__EXERCISE TASK__.
Write out the data again in full, exactly as it reads.
**** MATERIAL PROVIDED
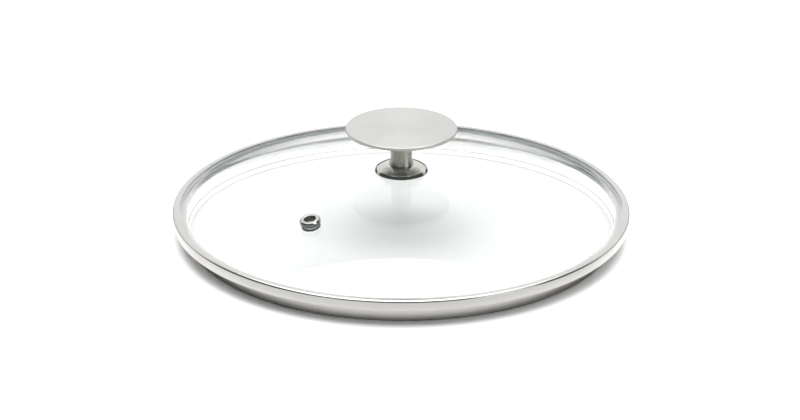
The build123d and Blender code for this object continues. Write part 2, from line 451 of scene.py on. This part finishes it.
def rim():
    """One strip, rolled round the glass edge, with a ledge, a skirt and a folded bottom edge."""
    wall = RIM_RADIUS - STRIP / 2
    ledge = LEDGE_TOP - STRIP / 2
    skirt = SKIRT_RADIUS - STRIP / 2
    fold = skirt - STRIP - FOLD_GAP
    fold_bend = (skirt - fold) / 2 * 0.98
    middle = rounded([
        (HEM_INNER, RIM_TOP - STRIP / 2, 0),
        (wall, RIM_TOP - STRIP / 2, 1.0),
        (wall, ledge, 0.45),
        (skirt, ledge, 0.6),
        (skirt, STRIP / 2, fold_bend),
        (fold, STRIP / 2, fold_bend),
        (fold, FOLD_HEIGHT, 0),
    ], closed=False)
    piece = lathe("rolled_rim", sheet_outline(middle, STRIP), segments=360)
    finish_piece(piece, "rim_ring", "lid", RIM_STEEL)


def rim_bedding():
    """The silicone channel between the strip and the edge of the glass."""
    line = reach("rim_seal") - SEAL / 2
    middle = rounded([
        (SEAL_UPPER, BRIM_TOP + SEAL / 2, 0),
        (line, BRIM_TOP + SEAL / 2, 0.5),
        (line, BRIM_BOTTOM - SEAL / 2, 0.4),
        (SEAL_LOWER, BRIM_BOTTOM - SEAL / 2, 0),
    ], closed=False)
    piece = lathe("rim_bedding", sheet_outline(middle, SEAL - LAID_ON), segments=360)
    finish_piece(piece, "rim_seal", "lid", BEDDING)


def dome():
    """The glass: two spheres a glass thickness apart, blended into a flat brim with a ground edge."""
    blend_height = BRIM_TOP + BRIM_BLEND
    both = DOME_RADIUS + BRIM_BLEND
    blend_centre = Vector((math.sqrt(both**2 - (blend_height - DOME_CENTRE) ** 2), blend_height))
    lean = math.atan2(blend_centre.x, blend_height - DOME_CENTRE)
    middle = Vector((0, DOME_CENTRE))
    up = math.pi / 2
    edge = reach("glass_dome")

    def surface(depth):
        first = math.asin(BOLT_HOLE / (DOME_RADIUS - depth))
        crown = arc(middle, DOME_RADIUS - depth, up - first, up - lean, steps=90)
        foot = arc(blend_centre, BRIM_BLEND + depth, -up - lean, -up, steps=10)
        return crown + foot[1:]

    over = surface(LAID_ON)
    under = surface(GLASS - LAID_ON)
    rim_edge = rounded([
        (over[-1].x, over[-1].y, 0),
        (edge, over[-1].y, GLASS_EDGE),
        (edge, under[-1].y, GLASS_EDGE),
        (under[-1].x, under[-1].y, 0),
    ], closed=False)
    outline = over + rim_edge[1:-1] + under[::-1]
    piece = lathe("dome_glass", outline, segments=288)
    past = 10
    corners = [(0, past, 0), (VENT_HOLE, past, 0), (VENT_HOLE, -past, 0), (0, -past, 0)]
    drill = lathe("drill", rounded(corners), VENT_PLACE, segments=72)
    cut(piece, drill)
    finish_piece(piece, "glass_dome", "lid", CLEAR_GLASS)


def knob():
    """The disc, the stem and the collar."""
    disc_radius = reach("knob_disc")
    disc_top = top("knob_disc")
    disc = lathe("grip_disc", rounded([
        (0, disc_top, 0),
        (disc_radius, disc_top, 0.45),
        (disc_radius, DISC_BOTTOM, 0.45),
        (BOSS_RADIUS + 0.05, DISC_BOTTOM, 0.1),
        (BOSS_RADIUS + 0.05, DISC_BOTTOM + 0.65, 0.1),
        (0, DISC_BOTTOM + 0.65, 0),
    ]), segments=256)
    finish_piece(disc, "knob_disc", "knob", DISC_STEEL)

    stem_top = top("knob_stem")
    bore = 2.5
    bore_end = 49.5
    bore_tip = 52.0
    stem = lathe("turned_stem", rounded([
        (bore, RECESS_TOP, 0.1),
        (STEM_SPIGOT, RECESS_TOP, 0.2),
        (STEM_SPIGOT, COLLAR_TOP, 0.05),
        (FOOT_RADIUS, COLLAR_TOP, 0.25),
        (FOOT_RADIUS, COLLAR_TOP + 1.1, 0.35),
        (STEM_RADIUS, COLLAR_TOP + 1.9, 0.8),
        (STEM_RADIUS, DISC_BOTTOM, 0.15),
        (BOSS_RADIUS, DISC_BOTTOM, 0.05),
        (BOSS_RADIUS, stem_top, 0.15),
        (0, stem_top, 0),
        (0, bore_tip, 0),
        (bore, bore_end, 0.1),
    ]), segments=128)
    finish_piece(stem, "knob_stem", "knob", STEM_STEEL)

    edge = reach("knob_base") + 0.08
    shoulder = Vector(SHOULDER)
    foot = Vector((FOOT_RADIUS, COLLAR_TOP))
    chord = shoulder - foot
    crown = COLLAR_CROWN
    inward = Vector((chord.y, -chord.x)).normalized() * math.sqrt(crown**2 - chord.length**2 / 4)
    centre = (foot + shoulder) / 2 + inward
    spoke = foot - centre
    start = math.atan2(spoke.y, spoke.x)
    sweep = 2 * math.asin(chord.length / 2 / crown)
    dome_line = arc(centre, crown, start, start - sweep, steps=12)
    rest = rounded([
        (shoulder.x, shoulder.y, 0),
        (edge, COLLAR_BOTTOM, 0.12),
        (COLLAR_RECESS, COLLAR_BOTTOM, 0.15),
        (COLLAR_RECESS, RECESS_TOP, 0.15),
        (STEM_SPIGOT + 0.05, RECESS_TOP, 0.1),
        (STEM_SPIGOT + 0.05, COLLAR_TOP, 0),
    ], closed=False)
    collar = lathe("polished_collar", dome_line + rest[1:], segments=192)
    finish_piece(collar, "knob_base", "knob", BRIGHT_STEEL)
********
__REPLY TO THE TASK__.
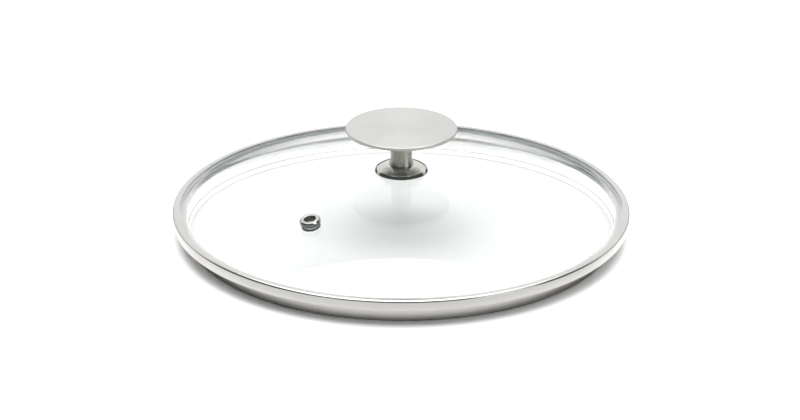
The build123d and Blender code for this object continues. Write part 2, from line 451 of scene.py on. This part finishes it.
def rim():
    """One strip, rolled round the glass edge, with a ledge, a skirt and a folded bottom edge."""
    wall = RIM_RADIUS - STRIP / 2
    ledge = LEDGE_TOP - STRIP / 2
    skirt = SKIRT_RADIUS - STRIP / 2
    fold = skirt - STRIP - FOLD_GAP
    fold_bend = (skirt - fold) / 2 * 0.98
    middle = rounded([
        (HEM_INNER, RIM_TOP - STRIP / 2, 0),
        (wall, RIM_TOP - STRIP / 2, 1.0),
        (wall, ledge, 0.45),
        (skirt, ledge, 0.6),
        (skirt, STRIP / 2, fold_bend),
        (fold, STRIP / 2, fold_bend),
        (fold, FOLD_HEIGHT, 0),
    ], closed=False)
    piece = lathe("rolled_rim", sheet_outline(middle, STRIP), segments=360)
    finish_piece(piece, "rim_ring", "lid", RIM_STEEL)


def rim_bedding():
    """The silicone channel between the strip and the edge of the glass."""
    line = reach("rim_seal") - SEAL / 2
    middle = rounded([
        (SEAL_UPPER, BRIM_TOP + SEAL / 2, 0),
        (line, BRIM_TOP + SEAL / 2, 0.5),
        (line, BRIM_BOTTOM - SEAL / 2, 0.4),
        (SEAL_LOWER, BRIM_BOTTOM - SEAL / 2, 0),
    ], closed=False)
    piece = lathe("rim_bedding", sheet_outline(middle, SEAL - LAID_ON), segments=360)
    finish_piece(piece, "rim_seal", "lid", BEDDING)


def dome():
    """The glass: two spheres a glass thickness apart, blended into a flat brim with a ground edge."""
    blend_height = BRIM_TOP + BRIM_BLEND
    both = DOME_RADIUS + BRIM_BLEND
    blend_centre = Vector((math.sqrt(both**2 - (blend_height - DOME_CENTRE) ** 2), blend_height))
    lean = math.atan2(blend_centre.x, blend_height - DOME_CENTRE)
    middle = Vector((0, DOME_CENTRE))
    up = math.pi / 2
    edge = reach("glass_dome")

    def surface(depth):
        first = math.asin(BOLT_HOLE / (DOME_RADIUS - depth))
        crown = arc(middle, DOME_RADIUS - depth, up - first, up - lean, steps=90)
        foot = arc(blend_centre, BRIM_BLEND + depth, -up - lean, -up, steps=10)
        return crown + foot[1:]

    over = surface(LAID_ON)
    under = surface(GLASS - LAID_ON)
    rim_edge = rounded([
        (over[-1].x, over[-1].y, 0),
        (edge, over[-1].y, GLASS_EDGE),
        (edge, under[-1].y, GLASS_EDGE),
        (under[-1].x, under[-1].y, 0),
    ], closed=False)
    outline = over + rim_edge[1:-1] + under[::-1]
    piece = lathe("dome_glass", outline, segments=288)
    past = 10
    corners = [(0, past, 0), (VENT_HOLE, past, 0), (VENT_HOLE, -past, 0), (0, -past, 0)]
    drill = lathe("drill", rounded(corners), VENT_PLACE, segments=72)
    cut(piece, drill)
    finish_piece(piece, "glass_dome", "lid", CLEAR_GLASS)


def knob():
    """The disc, the stem and the collar."""
    disc_radius = reach("knob_disc")
    disc_top = top("knob_disc")
    disc = lathe("grip_disc", rounded([
        (0, disc_top, 0),
        (disc_radius, disc_top, 0.45),
        (disc_radius, DISC_BOTTOM, 0.45),
        (BOSS_RADIUS + 0.05, DISC_BOTTOM, 0.1),
        (BOSS_RADIUS + 0.05, DISC_BOTTOM + 0.65, 0.1),
        (0, DISC_BOTTOM + 0.65, 0),
    ]), segments=256)
    finish_piece(disc, "knob_disc", "knob", DISC_STEEL)

    stem_top = top("knob_stem")
    bore = 2.5
    bore_end = 49.5
    bore_tip = 52.0
    stem = lathe("turned_stem", rounded([
        (bore, RECESS_TOP, 0.1),
        (STEM_SPIGOT, RECESS_TOP, 0.2),
        (STEM_SPIGOT, COLLAR_TOP, 0.05),
        (FOOT_RADIUS, COLLAR_TOP, 0.25),
        (FOOT_RADIUS, COLLAR_TOP + 1.1, 0.35),
        (STEM_RADIUS, COLLAR_TOP + 1.9, 0.8),
        (STEM_RADIUS, DISC_BOTTOM, 0.15),
        (BOSS_RADIUS, DISC_BOTTOM, 0.05),
        (BOSS_RADIUS, stem_top, 0.15),
        (0, stem_top, 0),
        (0, bore_tip, 0),
        (bore, bore_end, 0.1),
    ]), segments=128)
    finish_piece(stem, "knob_stem", "knob", STEM_STEEL)

    edge = reach("knob_base") + 0.08
    shoulder = Vector(SHOULDER)
    foot = Vector((FOOT_RADIUS, COLLAR_TOP))
    chord = shoulder - foot
    crown = COLLAR_CROWN
    inward = Vector((chord.y, -chord.x)).normalized() * math.sqrt(crown**2 - chord.length**2 / 4)
    centre = (foot + shoulder) / 2 + inward
    spoke = foot - centre
    start = math.atan2(spoke.y, spoke.x)
    sweep = 2 * math.asin(chord.length / 2 / crown)
    dome_line = arc(centre, crown, start, start - sweep, steps=12)
    rest = rounded([
        (shoulder.x, shoulder.y, 0),
        (edge, COLLAR_BOTTOM, 0.12),
        (COLLAR_RECESS, COLLAR_BOTTOM, 0.15),
        (COLLAR_RECESS, RECESS_TOP, 0.15),
        (STEM_SPIGOT + 0.05, RECESS_TOP, 0.1),
        (STEM_SPIGOT + 0.05, COLLAR_TOP, 0),
    ], closed=False)
    collar = lathe("polished_collar", dome_line + rest[1:], segments=192)
    finish_piece(collar, "knob_base", "knob", BRIGHT_STEEL)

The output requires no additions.